Il diario ovvero il nostro viaggio interiore narrato
La forma di scrittura auto-analitica è, per eccellenza, il diario. La nostra scrittura, organizzata cronologicamente e sistematica, fa di ognuno il testimone di sé stesso. Consente quel processo definito di “bilocazione cognitiva”, attraverso il quale lo scrittore si pone simultaneamente come autore e come lettore: è presente in due spazi diversi, due dimensioni che si rispecchiano.
La scrittura è per tutti noi uno strumento semplice e immediato per inaugurare un percorso di auto-conoscenza. Scrivere di sé può essere un esercizio molto fertile per esplorare, attraverso un gesto quotidiano, il proprio modo di stare al mondo e i sentimenti che scaturiscono dalla consapevolezza della propria identità, nonché dei ruoli in cui ci troviamo, scelti o attribuiti dalle persone che ci circondano.
L’atto dello scrivere dirige l’attenzione, stabilisce un contatto col presente, agevolando la creazione di un “filtro” attraverso il quale passano le esperienze più significative, i valori, le emozioni, o semplicemente gli attimi e i vissuti di particolare intensità. Ne scaturisce una “letteratura personale”. La poetessa americana Sylvia Plath scrive nei suoi diari: “il presente è l’eternità e l’eternità è sempre in movimento, scorre, si dissolve.
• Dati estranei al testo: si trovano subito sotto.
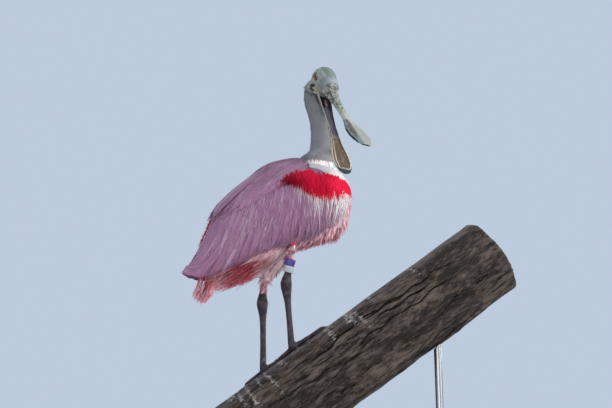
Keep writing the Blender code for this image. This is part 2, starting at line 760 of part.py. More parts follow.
def vane_mesh(name, centres, normals, half_widths, tilt, bend):
    """A feather along its centres: ridged along the shaft, tilted across, split alike on both faces."""
    points, faces = [], []
    last = len(centres) - 1
    for k, (centre, normal, half) in enumerate(zip(centres, normals, half_widths)):
        along = (centres[min(k + 1, last)] - centres[max(k - 1, 0)]).normalized()
        across = normal.cross(along).normalized()
        for face in (0.5, -0.5):
            for s in (-1, 0, 1):
                drop = half * half * s * s / (2 * bend)
                height = tilt * s - drop + VANE_THICKNESS * face
                points.append(centre + across * half * s + normal * height)
    for k in range(last):
        a = k * 6
        for j in (0, 1):
            top = (a + j, a + j + 1, a + j + 7, a + j + 6)
            low = tuple(v + 3 for v in top)
            faces.extend([(top[0], top[1], top[2]), (top[0], top[2], top[3])])
            faces.extend([(low[0], low[2], low[1]), (low[0], low[3], low[2])])
        faces.append((a, a + 6, a + 9, a + 3))
        faces.append((a + 2, a + 5, a + 11, a + 8))
    for a in (0, last * 6):
        faces.append((a, a + 1, a + 4, a + 3))
        faces.append((a + 1, a + 2, a + 5, a + 4))
    mesh = bpy.data.meshes.new(name)
    mesh.from_pydata(points, [], faces)
    return facing_out(mesh)


def along_list(values, share):
    """Point a share of the way along a list of pairs."""
    return catmull([Vector(v) for v in values], share * (len(values) - 1))


def wing_vanes(side):
    """All the vanes of one wing, row by row."""
    draw = random.Random(11 if side > 0 else 7)
    shorter = LEFT_WING_SHORTER if side > 0 else 0.0
    vanes = []
    for row in WING_ROWS.values():
        for k in range(row["count"]):
            share = k / (row["count"] - 1)
            root = Vector(row["roots"][0]).lerp(Vector(row["roots"][1]), share)
            tip = along_list(row["tips"], share)
            tip.x += shorter + draw.uniform(-0.06, 0.06)
            tip.y += draw.uniform(-0.8, 0.8)
            front, hind = row["half"]
            half = (front + (hind - front) * share) * MM * draw.uniform(0.95, 1.05)
            centres, normals, widths = [], [], []
            for t, lift in row["sections"]:
                place = root.lerp(tip, t)
                place.y += math.sin(math.pi * t) * 3.0 * (share - 0.35)
                stacked = row["stack"] * k * t
                rise = -VANE_SUNK if lift is None else (lift + stacked) * MM
                centre = wing_point(side, place.x, place.y, -rise)
                centres.append(centre)
                normals.append((centre - wing_point(side, place.x, place.y, 0.004)).normalized())
                body = 0.36 + 0.64 * min(1.0, t / 0.65)
                end = 1 - max(0.0, (t - 0.7) / 0.3) ** 2 * VANE_TAPER
                widths.append(half * body * end)
            vanes.append(vane_mesh("vane", centres, normals, widths, VANE_TILT * side, VANE_BEND))
    return vanes


def build_wing(side, trunk, materials):
    """One folded wing: its core and the rows of vanes that grow from it."""
    name = "wing_left" if side > 0 else "wing_right"
    wing = link(name, wing_core(side), materials["wing"])
    boolean(wing, "DIFFERENCE", [inflated(trunk.data, GAP)])
    boolean(wing, "UNION", wing_vanes(side), VANE_SOLVER)
    return wing


def leg_mesh(name, stations, sides, steps=2):
    """A round limb through (centre, radius) stations, on a smooth curve."""
    centres = [Vector(c) for c, _ in stations]
    radii = [r for _, r in stations]
    count = (len(stations) - 1) * steps
    places = [catmull(centres, k / steps) for k in range(count + 1)]
    widths = [catmull(radii, k / steps) for k in range(count + 1)]
    return tube_mesh(name, places, widths, sides)


def build_tail(trunk, materials):
    """The tail: a short wedge that leaves the rump and droops, with a fan of vanes."""
    draw = random.Random(3)
    root_top, root_low = (Vector((x, 0, z)) for x, z in TORSO_STATIONS[0][:2])
    middle = (root_top + root_low) / 2
    across = (root_top - root_low).normalized()
    out = Vector((-math.sin(TAIL_TURN), 0, -math.cos(TAIL_TURN)))
    over = Vector((-math.cos(TAIL_TURN), 0, math.sin(TAIL_TURN)))
    rings = []
    for k, (half, depth) in enumerate(zip(TAIL_HALF_WIDTHS, TAIL_HALF_DEPTHS)):
        share = k / (len(TAIL_HALF_WIDTHS) - 1)
        centre = middle + out * (TAIL_LENGTH * share + GAP)
        lean = across.lerp(over, share)
        top, low = centre + lean * depth, centre - lean * depth
        rings.append([BODY @ p for p in oval(top, low, Vector((0, half, 0)), 12, 2.2)])
    tail = link("tail", mesh_of_rings("tail", rings), materials["tail"])
    boolean(tail, "DIFFERENCE", [inflated(trunk.data, GAP)])
    vanes = []
    for k in range(TAIL_VANES):
        place = 2 * k / (TAIL_VANES - 1) - 1
        level = abs(k - (TAIL_VANES - 1) / 2) - (0.5 if k % 2 else 0.0)
        reach = TAIL_REACH * (1 - 0.10 * place * place) * draw.uniform(0.92, 1.04)
        centres, widths = [], []
        for t in (0.0, 0.3, 0.65, 0.88, 1.0):
            sideways = place * (TAIL_ROOT_SPREAD + (TAIL_TIP_SPREAD - TAIL_ROOT_SPREAD) * t**1.3)
            forward = TAIL_LENGTH * 0.45 + (reach - TAIL_LENGTH * 0.45) * t
            curl = over * (-TAIL_VANE_STEP * level + 0.004 * t * t + TAIL_VANE_STEP * 1.5)
            centres.append(BODY @ (middle + out * forward + Vector((0, sideways, 0)) + curl))
            widths.append(TAIL_VANE_HALF * min(1.0, 0.5 + t) * (1 - 0.55 * max(0.0, t - 0.75) / 0.25))
        normals = [(BODY.to_3x3() @ over).normalized()] * len(centres)
        vanes.append(vane_mesh("vane", centres, normals, widths, 0.0, 0.2))
    boolean(tail, "UNION", vanes, VANE_SOLVER)
    return tail


def build_band(name, place, height, tilt, material):
    """A loose ring round the bare leg."""
    top, low = Vector(SHANK_NEAR[0][0]), Vector(SHANK_NEAR[3][0])
    along = (low - top).normalized()
    centre = top + along * place
    axis = Matrix.Rotation(math.radians(tilt), 3, "Y") @ along
    first = axis.cross(Vector((0, 1, 0))).normalized()
    second = axis.cross(first)
    points, faces = [], []
    sides = 20
    outer = BAND_INNER + BAND_WALL
    section = ((BAND_INNER, -0.5), (outer, -0.5), (outer, 0.5), (BAND_INNER, 0.5))
    for k in range(sides):
        angle = 2 * math.pi * k / sides
        spoke = first * math.cos(angle) + second * math.sin(angle)
        for j, (radius, share) in enumerate(section):
            points.append(centre + spoke * radius + axis * height * share)
            following = (k + 1) % sides * len(section)
            turn = (j + 1) % len(section)
            faces.append((k * 4 + j, k * 4 + turn, following + turn, following + j))
    mesh = bpy.data.meshes.new(name)
    mesh.from_pydata(points, [], faces)
    link(name, facing_out(mesh), material)


def log_surface(tree, along, angle, height):
    """Point at a height over the log's surface."""
    outside = log_place(along, angle, 2 * LOG_RADIUS)
    axis_point = log_place(along, angle, 0.0)
    hit = tree.ray_cast(outside, (axis_point - outside).normalized())[0]
    return hit + (outside - axis_point).normalized() * height


def log_coordinates(point):
    """Distance up the log and angle round it of a world point."""
    axis = Vector((math.cos(LOG_SLOPE), 0.0, math.sin(LOG_SLOPE)))
    over = Vector((-math.sin(LOG_SLOPE), 0.0, math.cos(LOG_SLOPE)))
    offset = point - LOG_LOW_END
    return offset.dot(axis), math.atan2(-offset.y, offset.dot(over))


def build_foot(name, shank_end, log, material):
    """Toes laid over the log, with claws, joined under the end of the shank."""
    tree = tree_of(log)
    start, round_angle = log_coordinates(Vector(shank_end))
    pad = log_surface(tree, start, round_angle, PAD_RADIUS * 0.72)
    foot = link(name, ball(name, pad, [PAD_RADIUS] * 3, None, 8, 12), material)
    room = inflated(foot.data, GAP)
    pieces = []
    for length, turn, radius in TOES:
        turn = math.radians(turn)
        centres, radii = [pad], [radius]
        steps = max(3, round(length / TOE_STEP))
        for k in range(1, steps + 1):
            share = k / steps
            reach = PAD_RADIUS * 0.4 + length * share
            knuckle = 1 + 0.10 * math.cos(2 * math.pi * share * 3)
            size = radius * (1 - 0.35 * share) * knuckle
            along = start + reach * math.cos(turn)
            angle = round_angle - reach * math.sin(turn) / LOG_RADIUS
            centres.append(log_surface(tree, along, angle, size + GAP))
            radii.append(size)
        tip = centres[-1] + (centres[-1] - centres[-2]).normalized() * CLAW_LENGTH
        tip_along, tip_angle = log_coordinates(tip)
        centres.append(log_surface(tree, tip_along, tip_angle, 0.0011))
        radii.append(0.0006)
        pieces.append(tube_mesh("toe", centres, radii, 7))
    boolean(foot, "UNION", pieces)
    boolean(foot, "DIFFERENCE", [inflated(log.data, GAP)])
    return room


def build_legs(trunk, log, materials):
    for side, thigh, shank in (("right", THIGH_NEAR, SHANK_NEAR), ("left", THIGH_FAR, SHANK_FAR)):
        upper = link("thigh_" + side, leg_mesh("thigh", thigh, 14), materials["pink"])
        thigh_room = inflated(upper.data, GAP)
        boolean(upper, "DIFFERENCE", [inflated(trunk.data, GAP)])
        top, following = Vector(shank[0][0]), Vector(shank[1][0])
        sunk = ((top + (top - following).normalized() * SHANK_SUNK, shank[0][1]),) + shank[1:]
        lower = link("shank_" + side, leg_mesh("shank", sunk, 10), materials["leg"])
        foot_room = build_foot("foot_" + side, shank[-1][0], log, materials["leg"])
        boolean(lower, "DIFFERENCE", [thigh_room, foot_room])
    for name, (place, height, tilt) in BANDS.items():
        build_band(name, place, height, tilt, materials[name])


def clear_scene():
    for obj in list(bpy.data.objects):
        bpy.data.objects.remove(obj)


def main():
    clear_scene()
    materials = {
        "skin": make_material("bare skin", (0.42, 0.46, 0.40), 0.6),
        "neck": make_material("neck down", (0.62, 0.60, 0.62), 0.8),
        "pink": make_material("pink plumage", (0.80, 0.42, 0.50), 0.75),
        "wing": make_material("wing plumage", (0.78, 0.50, 0.60), 0.7),
        "tail": make_material("tail plumage", (0.75, 0.15, 0.16), 0.7),
        "bill": make_material("bill horn", (0.38, 0.42, 0.36), 0.5),
        "eye": make_material("eye", (0.45, 0.03, 0.02), 0.1),
        "mouth": make_material("mouth lining", (0.30, 0.08, 0.10), 0.4),
        "band_violet": make_material("violet band", (0.16, 0.08, 0.42), 0.4),
        "band_grey": make_material("grey band", (0.60, 0.62, 0.62), 0.4),
        "leg": make_material("leg scales", (0.13, 0.10, 0.12), 0.6),
        "log": make_material("weathered wood", (0.22, 0.18, 0.15), 0.9),
        "wood": make_material("dark board", (0.10, 0.06, 0.04), 0.45),
        "steel": make_material("rod steel", (0.55, 0.55, 0.57), 0.3, 1.0),
    }
    log = build_log(materials["log"])
    build_stand(log, materials["wood"], materials["steel"])
    trunk, neck = build_trunk(materials["pink"], materials["neck"])
    head_room = build_head(neck, materials)
    build_bills(neck, head_room, materials)
    for side in (-1, 1):
        build_wing(side, trunk, materials)
    build_tail(trunk, materials)
    build_legs(trunk, log, materials)


main()
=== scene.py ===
import math
import random

import bmesh
import bpy
import numpy as np
from mathutils import Matrix, Vector, noise
from mathutils.bvhtree import BVHTree


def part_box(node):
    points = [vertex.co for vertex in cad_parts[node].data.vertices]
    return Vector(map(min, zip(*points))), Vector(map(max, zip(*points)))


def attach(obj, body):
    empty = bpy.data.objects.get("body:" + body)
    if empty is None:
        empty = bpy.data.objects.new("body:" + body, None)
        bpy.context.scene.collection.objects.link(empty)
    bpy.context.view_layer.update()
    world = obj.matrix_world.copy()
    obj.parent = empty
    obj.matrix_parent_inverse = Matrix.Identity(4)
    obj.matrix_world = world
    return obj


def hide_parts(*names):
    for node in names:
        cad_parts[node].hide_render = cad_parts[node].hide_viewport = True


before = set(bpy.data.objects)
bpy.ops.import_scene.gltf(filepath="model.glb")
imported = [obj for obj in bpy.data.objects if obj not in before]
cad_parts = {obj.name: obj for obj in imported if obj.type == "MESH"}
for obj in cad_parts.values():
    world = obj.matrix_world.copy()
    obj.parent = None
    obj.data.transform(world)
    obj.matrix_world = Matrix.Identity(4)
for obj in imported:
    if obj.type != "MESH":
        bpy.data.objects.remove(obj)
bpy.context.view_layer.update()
mm = 0.001
body = "root"
sideName = {-1: "right", 1: "left"}

# Places and frames that the pieces share, in metres and degrees, as the solids have them
bird = {
    "bodyOrigin": (-0.0998, 0.0, 0.5868),
    "bodyHeading": 20.0,
    "bodyPitch": 32.0,
    "headOrigin": (-0.0135, 0.0, 0.8166),
    "headHeading": -57.0,
    "headPitch": -49.5,
    "jawOpening": 19.0,
}


def localFrame(origin, heading, pitch):
    turn = Matrix.Rotation(math.radians(heading), 4, "Z") @ Matrix.Rotation(-math.radians(pitch), 4, "Y")
    return Matrix.Translation(origin) @ turn


bodyFrame = localFrame(bird["bodyOrigin"], bird["bodyHeading"], bird["bodyPitch"])
headFrame = localFrame(bird["headOrigin"], bird["headHeading"], bird["headPitch"])
jawFrame = headFrame @ Matrix.Rotation(math.radians(bird["jawOpening"]), 4, "Y")


def blended(table, at):  # rows on a smooth curve through a table, at fractional places
    i = np.minimum(at.astype(int), len(table) - 2)
    t = (at - i)[:, None]
    a, b, c, d = (table[np.clip(i + k, 0, len(table) - 1)] for k in (-1, 0, 1, 2))
    return (b * (1 - 2.5 * t ** 2 + 1.5 * t ** 3) + c * (0.5 * t + 2 * t ** 2 - 1.5 * t ** 3)
            + a * (-0.5 * t + t ** 2 - 0.5 * t ** 3) + d * (-0.5 * t ** 2 + 0.5 * t ** 3))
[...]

Questo attimo è la vita”. Il diario è un grande capitolo della narrazione riguardo al “parlar di sé” e presenta alcune funzioni importanti:
- Organizzare l’esperienza del tempo raccontato attraverso i nostri scritti (consapevolezza del tempo)
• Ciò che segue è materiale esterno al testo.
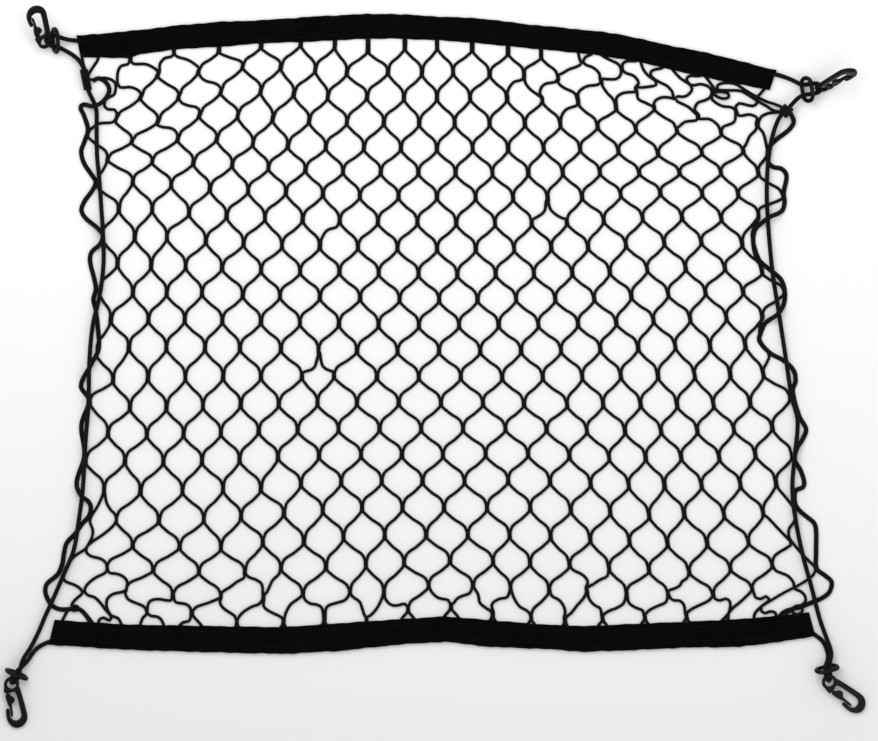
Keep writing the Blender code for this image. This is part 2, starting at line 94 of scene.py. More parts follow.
# ---- the knots of the net: rows down the net, columns in half meshes across it
KNOT_ROWS = 22
KNOT_COLUMNS = (2, 4, 8, 12, 16, 20, 24, 28, 32, 36, 38)
KNOTS = {
    0: ((86, 62), (130, 62), (219, 51), (301, 43), (368, 50), (437, 46), (508, 52), (582, 62),
        (656, 81), (714, 90), (745, 92)),
    2: ((97, 105), (141, 96), (221, 91), (294, 93), (367, 96), (437, 97), (507, 98), (578, 102),
        (654, 107), (736, 112), (785, 111)),
    4: ((88, 133), (132, 141), (217, 138), (288, 145), (364, 147), (437, 148), (508, 148), (580, 148),
        (658, 153), (743, 150), (768, 150)),
    6: ((97, 184), (133, 180), (210, 188), (286, 191), (360, 195), (437, 196), (513, 197), (582, 196),
        (660, 192), (738, 194), (783, 196)),
    8: ((102, 236), (135, 236), (206, 240), (282, 245), (358, 246), (437, 248), (514, 248), (588, 246),
        (664, 242), (742, 243), (753, 238)),
    10: ((99, 289), (133, 292), (202, 292), (280, 295), (360, 297), (439, 299), (516, 298), (594, 298),
        (668, 293), (743, 291), (784, 291)),
    12: ((96, 352), (129, 346), (205, 347), (281, 348), (357, 350), (439, 350), (521, 350), (600, 348),
        (675, 345), (745, 344), (769, 353)),
    14: ((90, 400), (130, 407), (203, 405), (279, 403), (357, 402), (441, 402), (524, 403), (603, 403),
        (677, 404), (750, 403), (790, 396)),
    16: ((86, 460), (125, 460), (202, 460), (278, 456), (361, 454), (443, 454), (528, 453), (609, 457),
        (681, 456), (755, 453), (792, 455)),
    18: ((90, 508), (116, 519), (204, 518), (284, 512), (362, 507), (444, 507), (530, 507), (610, 511),
        (684, 513), (763, 513), (794, 503)),
    20: ((64, 562), (107, 566), (199, 571), (281, 567), (366, 563), (450, 560), (530, 562), (609, 567),
        (689, 571), (772, 564), (815, 562)),
    22: ((75, 608), (108, 612), (192, 612), (283, 619), (366, 618), (451, 606), (530, 614), (603, 614),
        (687, 613), (765, 606), (800, 606)),
}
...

- Avvicinare il tempo delle nostre azioni con il tempo della narrazione (consapevolezza del fare)
- Registrare le esperienze ed esprimere la nostra interpretazione degli eventi (consapevolezza di ciò che è accaduto)
- Essere strumento di crescita personale e di sviluppo (consapevolezza dell’essere)
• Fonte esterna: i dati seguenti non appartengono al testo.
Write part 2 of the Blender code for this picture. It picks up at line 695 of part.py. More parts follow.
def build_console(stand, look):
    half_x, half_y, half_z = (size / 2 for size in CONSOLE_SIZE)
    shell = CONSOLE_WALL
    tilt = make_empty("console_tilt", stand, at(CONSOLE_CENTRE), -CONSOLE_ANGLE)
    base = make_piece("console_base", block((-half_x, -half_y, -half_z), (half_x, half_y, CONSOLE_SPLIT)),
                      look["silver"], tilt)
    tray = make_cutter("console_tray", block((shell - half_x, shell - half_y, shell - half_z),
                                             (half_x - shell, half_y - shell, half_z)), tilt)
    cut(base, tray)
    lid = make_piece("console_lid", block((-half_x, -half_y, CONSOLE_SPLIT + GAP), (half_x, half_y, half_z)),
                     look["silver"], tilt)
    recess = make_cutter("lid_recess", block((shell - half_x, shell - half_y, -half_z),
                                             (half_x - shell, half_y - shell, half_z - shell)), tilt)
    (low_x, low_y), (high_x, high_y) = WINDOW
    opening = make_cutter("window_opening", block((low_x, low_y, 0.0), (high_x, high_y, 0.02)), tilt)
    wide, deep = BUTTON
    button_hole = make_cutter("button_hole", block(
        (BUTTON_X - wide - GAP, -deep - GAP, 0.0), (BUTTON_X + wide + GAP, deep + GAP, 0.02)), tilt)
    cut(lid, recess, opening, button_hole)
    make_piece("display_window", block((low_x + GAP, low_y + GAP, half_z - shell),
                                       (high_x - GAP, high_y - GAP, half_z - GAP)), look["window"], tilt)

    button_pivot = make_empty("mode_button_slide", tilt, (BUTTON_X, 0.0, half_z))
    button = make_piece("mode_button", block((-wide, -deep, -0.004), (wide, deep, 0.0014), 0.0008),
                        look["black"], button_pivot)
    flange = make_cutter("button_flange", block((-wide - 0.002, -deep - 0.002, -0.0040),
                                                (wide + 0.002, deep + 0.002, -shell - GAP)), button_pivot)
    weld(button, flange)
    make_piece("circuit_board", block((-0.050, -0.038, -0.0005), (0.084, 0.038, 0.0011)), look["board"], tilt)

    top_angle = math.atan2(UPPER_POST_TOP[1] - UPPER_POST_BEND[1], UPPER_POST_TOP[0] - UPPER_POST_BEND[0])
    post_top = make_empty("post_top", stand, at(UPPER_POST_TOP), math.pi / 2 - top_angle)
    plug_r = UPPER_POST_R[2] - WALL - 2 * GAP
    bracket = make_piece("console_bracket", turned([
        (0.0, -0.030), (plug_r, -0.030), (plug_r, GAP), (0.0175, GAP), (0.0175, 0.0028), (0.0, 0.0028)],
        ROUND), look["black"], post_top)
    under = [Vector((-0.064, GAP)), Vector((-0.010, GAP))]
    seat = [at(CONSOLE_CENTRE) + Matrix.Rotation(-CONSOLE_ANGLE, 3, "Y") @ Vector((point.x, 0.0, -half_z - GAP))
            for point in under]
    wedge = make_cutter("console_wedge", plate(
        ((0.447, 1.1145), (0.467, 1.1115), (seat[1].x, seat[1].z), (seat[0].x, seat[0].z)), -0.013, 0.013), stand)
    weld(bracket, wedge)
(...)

La presenza di un luogo e di una data garantiscono la “tracciabilità” di noi stessi, possono, in una rilettura distanziata nel tempo, spiazzare o stupire, segnando le tappe della nostra formazione, della costruzione di un’identità. Il Diario è quindi un esercizio riflessivo col quale affidare alla pagina noi stessi, liberando nel pensiero uno spazio, quasi una “memoria esterna”, e questo spazio diventa capace di accogliere nuovi pensieri, nuove informazioni, nuovi orientamenti.
“Io voglio semplicemente mettere sulla carta quello che mi è capitato oggi pomeriggio … Comunque venga devo scriverlo” annota ancora la Plath, sottolineando sia l’intenzione – la spinta volitiva della scrittura diaristica – sia il suo carattere di necessità.
Nel diario sperimentiamo l’essere allo stesso tempo chi scrive, chi legge, e la nostra scrittura, diventata “altro da noi”. La vediamo acquisire un’esistenza propria: materiale (l’oggetto “pagina”), etica (i nostri valori), affettiva (i nostri sentimenti e le nostre relazioni). Come ha scritto Duccio Demetrio ci troviamo in una continua mescolanza tra pensiero introspettivo, retrospettivo e “finzionale”, tale cioè da tradurre e rappresentare in una “finzione costruttiva” l’essenza dei fatti della nostra vita.
La decisione di scrivere un diario è infine una decisione intima e personale, solitaria da molti punti di vista. Il diario raccoglie immaginazione, azione, coscienza, esperienza, tempo, interiorità e racconto. La filosofa spagnola Maria Zambrano ci ricorda che “ci sono cose che non si possono dire, ed è indubitabile. Ma è proprio ciò che non si può dire che bisogna scrivere”.